I hope to see you soon.


11 Comments leave one →
  1. abiflavell permalink
    2 September 2014 7:59 am

    Thought this was an excellent article Steve. Having worked for a design and marketing company for 7 years and then left my job to care for kids and give time to church I was at a loss to see how the skills I learnt could apply to church. Now I know. Thanks!

    • 2 September 2014 9:40 am

      Yes it’s amazing how skills can be used in different spheres…I think the main reason people don’t see how skills from church can be used in business and from business can be used in church. Check out this post I wrote when I first started in business –

      • abiflavell permalink
        2 September 2014 10:27 am

        Another good read. I enjoyed your post on humility too. Very challenging to hold humility in tension with a strong and determined will. To me humility has equated to not pushing myself forward in order to address my pride. Yet deep down I know I am a leader and feel stirred to start a number of new things particularly at church. I hold back waiting to be asked out of ‘humility’ although your articles make me think differently about this. Not sure I know what it looks like to stay humble whilst also pioneering new things, your articles have helped thank you.

      • 2 September 2014 10:40 am

        Hey Abi, yes humility whilst pioneering in leadership is challenge. 4 quick thoughts

        (1) Motivation is everything. So it is not about “pushing yourself forward” but rather about saying “why am I doing this?” to boast my ego or to serve people and give glory to God

        (2) Our motivation will never be pure (until heaven). However that should not stop us. Rather confess your selfish motives, commit yourself and your endeavour to God and ask the Holy Spirit to give you a new motives (Ps51.10-12).

        (3) Grace is what purifies our motives. The only way for our motives to be purified is for us to realise that we have an identity and status given us by God that will never be surpassed by any earthly achievement. Once we understand that and it melts our hearts then we can serve him out of gratitude rather than to build our own name.

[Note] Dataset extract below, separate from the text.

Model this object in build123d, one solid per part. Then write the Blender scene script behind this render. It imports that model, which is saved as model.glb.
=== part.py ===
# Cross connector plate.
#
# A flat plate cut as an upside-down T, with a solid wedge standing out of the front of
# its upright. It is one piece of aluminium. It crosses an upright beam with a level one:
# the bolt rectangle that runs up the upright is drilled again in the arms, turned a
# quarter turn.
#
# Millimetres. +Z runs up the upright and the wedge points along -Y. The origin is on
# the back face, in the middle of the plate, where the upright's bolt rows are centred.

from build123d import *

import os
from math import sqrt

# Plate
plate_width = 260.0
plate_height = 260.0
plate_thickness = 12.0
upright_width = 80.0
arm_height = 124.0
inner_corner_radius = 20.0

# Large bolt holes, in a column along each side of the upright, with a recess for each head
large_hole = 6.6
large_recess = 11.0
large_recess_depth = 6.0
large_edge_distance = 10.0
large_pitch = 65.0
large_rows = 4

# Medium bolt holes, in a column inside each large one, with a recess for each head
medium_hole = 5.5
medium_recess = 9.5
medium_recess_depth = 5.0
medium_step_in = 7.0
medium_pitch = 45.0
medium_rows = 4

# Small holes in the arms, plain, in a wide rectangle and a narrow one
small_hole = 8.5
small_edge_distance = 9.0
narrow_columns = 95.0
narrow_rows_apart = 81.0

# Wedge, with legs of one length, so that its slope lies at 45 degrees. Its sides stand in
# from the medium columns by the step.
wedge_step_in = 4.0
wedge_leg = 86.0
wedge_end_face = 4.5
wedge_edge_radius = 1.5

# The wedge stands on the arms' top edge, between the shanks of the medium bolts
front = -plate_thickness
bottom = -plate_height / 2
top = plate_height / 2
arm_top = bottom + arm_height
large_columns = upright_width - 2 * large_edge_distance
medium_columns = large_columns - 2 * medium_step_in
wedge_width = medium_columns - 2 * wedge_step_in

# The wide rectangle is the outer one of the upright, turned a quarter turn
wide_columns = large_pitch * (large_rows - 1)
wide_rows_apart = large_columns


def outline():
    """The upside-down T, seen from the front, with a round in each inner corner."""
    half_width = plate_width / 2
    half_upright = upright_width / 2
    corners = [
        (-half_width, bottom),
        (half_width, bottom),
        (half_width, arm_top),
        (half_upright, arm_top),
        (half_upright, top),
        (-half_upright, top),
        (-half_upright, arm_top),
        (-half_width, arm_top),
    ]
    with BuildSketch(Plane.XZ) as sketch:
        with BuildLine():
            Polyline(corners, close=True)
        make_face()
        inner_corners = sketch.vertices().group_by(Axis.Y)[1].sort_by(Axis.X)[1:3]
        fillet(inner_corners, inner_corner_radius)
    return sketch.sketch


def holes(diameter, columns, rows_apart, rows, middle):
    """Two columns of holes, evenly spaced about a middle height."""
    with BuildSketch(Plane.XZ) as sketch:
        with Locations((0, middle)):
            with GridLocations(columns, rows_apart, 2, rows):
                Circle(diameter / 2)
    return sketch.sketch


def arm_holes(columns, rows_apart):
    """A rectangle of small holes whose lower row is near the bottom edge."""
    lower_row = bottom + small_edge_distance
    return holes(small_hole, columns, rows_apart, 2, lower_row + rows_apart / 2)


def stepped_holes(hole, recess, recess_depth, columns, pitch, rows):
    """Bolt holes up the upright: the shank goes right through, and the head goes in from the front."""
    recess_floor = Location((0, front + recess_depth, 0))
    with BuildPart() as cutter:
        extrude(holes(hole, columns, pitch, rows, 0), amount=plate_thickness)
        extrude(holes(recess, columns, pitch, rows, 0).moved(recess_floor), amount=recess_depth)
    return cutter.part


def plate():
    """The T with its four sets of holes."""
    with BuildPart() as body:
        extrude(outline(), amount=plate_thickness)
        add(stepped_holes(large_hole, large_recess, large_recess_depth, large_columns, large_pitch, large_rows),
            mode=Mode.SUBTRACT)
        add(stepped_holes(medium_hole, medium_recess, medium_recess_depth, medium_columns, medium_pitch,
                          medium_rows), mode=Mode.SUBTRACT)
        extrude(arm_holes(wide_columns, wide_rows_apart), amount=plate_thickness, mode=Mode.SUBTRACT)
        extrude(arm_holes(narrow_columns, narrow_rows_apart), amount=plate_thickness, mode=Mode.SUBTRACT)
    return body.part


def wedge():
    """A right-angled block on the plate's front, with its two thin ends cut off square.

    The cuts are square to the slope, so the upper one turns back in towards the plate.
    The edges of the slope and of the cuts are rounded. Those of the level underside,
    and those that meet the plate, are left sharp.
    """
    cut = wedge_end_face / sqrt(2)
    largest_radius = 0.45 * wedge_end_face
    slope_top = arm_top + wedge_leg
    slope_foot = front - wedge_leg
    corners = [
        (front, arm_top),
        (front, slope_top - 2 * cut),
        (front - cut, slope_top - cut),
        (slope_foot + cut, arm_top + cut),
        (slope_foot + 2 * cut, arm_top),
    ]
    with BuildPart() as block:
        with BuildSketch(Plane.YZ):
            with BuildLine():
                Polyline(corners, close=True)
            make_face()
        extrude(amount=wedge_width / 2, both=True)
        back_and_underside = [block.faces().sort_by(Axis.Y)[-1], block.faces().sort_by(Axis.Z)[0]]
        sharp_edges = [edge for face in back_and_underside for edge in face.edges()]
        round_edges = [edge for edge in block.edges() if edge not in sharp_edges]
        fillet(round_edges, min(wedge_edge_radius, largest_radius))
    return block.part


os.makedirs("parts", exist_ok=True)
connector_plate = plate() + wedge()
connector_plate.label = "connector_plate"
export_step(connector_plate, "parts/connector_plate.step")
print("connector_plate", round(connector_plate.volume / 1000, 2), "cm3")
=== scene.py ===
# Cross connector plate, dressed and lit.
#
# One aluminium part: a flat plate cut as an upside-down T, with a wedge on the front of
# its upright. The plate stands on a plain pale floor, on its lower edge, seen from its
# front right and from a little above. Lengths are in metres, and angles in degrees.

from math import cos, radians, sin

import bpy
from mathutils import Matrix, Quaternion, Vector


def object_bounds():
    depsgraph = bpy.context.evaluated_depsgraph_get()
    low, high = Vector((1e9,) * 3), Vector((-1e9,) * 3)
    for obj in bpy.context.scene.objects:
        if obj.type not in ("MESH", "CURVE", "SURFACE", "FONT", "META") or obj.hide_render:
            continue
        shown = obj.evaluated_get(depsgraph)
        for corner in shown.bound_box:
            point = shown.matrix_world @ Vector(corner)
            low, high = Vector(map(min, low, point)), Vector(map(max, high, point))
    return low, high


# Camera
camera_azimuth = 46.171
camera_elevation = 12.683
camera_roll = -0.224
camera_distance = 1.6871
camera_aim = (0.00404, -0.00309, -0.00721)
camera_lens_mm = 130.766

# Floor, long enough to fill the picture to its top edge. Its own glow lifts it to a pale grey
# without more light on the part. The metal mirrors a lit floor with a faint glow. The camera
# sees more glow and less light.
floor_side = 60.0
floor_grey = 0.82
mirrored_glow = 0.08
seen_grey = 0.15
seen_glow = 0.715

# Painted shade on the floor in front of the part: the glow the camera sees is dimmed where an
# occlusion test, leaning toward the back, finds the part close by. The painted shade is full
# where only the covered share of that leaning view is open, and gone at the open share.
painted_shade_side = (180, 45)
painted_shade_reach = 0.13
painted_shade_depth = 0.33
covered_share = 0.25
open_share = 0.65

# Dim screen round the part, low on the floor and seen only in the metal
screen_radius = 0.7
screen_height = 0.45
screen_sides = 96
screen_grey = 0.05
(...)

        (4) Fear and Pride are opposites. In that people who don’t “put themselves forward” for fear of failure have the same issue of pride underneath there “inaction” as you/I have over our “action”. They don’t want to fail and therefore their pride stops them taking positions of leadership they should take. Again Grace frees us from this. 1 Corinthians 15.10 is key here – by the grace of God I am what I am, may pride not make us more and fear not make us less

        Hope that helps. I am far from there myself!

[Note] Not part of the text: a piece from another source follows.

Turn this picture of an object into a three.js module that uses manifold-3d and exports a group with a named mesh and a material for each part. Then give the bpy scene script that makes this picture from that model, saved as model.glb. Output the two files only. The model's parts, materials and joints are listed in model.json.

      • abiflavell permalink
        2 September 2014 10:50 am

        Very helpful insights steve. Appreciate your time in replying. Excited to hear about impending official church launch! All the best

  2. Sean Mullan permalink
    2 September 2014 10:31 am

    Well done Steve – this has helped me to understand inbound marketing. Am thinking it that it need not have anything to do with the internet – the attraction could be something else, like a monthly “pay what you want and b-y-o-b” community meal! I’m also thinking there’s a tension between making something attractive, like the church’s good news, and hiding (or removing) the “hard bits” because people won’t like them. It seems that for every attractive bit – God loves everybody – there’s a corresponding hard bit – his love means he will care what kind of life you live. And the other tension might be that Pascal long before the age of marketing so what he thought of as making religion attractive has nothing to with making religion LOOK attractive which is probably a more common approach today.

    • 2 September 2014 10:44 am


      I am glad that after a 2 hour seminar with me in HubSpot it has taken a blog post to help you understand Inbound Marketing (lesson to me as the teacher!!).

      Yes we did something like the monthly meal you suggested – check out The Dublin Banquet – – and it seemed to change people’s perception a bit.

      Totally agree with what you say about “hard bits” being removed. Big challenge. And yes Pascal was talking about something deep seated within the community not “does it look flashy”. That is a helpful clarification.

      Thanks for your comments

  3. 23 January 2015 11:20 am

    I’m afraid I’m slightly confused by this. You’re saying we should make people want Christianity to be true before actually showing them it is… Then isn’t there a danger of them believing something they don’t actually think is true under normal conditions, but have convinced themselves that it is simply because they WANT it to be? If there are Christians like this, is that a positive thing? Isn’t this how people become manipulated by false gods and religions all the time? Isn’t it how people can become deceived – in wanting something to be true, it becomes true for them….? Would be interested to hear your thoughts on these questions. Otherwise, a thought provoking article though.

    • 27 January 2015 11:13 am

      Thanks for your comment.

      My premise is that Christianity is true. That Jesus rose from the dead, that the bible is authoritative, that there is a creator and that the story of Creation-Fall-Redemption-Consummation best explains our world. All that is true.

      However if that is true then it is also good news, so if it is good news let’s show to people how it is good news so they want it, they wish it were true…and then they discover it is true.

      I am not advocating the power of positive thinking. There are lots of things we wish were true and are not (e.g that I am the most handsome man in the world) and in those cases we need to have a reality check. But when you have a reality check with regards to Christianity you find you have actually hit reality. It is true and it is good news. Hallelujah!

      • 11 February 2015 10:34 am

        Hi Steve. Thank you for your thoughtful reply to this.

        I would like then to present a further question to you: How do you get to that premise? Furthermore, if you start from the premise that Christianity is true, then aren’t you automatically discounting the possibility that it might not be? How can you claim objectivity in the matter? When you talk of someone else ‘discovering’ Christianity to be true, aren’t you just saying they will come round to accepting the premise first of all… and then go out to prove it for themselves?

        I don’t mean this to sound like an attack on beliefs. I’m just curious as to your opinion. I understand if, at this point, it’s tempting for you to close the conversation, as it may be going somewhere you didn’t foresee. Such an action is typical in Christians, I’ve found, who feel they must go and learn the answers before coming back with a prepared one… Again, I’m not attacking, just observing.

      • 11 February 2015 7:22 pm

        Thanks for your comment. All I am advocating is my approach to outreach and spreading the message. Pascal (& inbound marketing) has the starting point that we should attract and compel people by living the truth rather than bashing them (outbound marketing) with the truth. Establishing the premise (the truth of Christianity) is about apologetics and a matter for another blog post.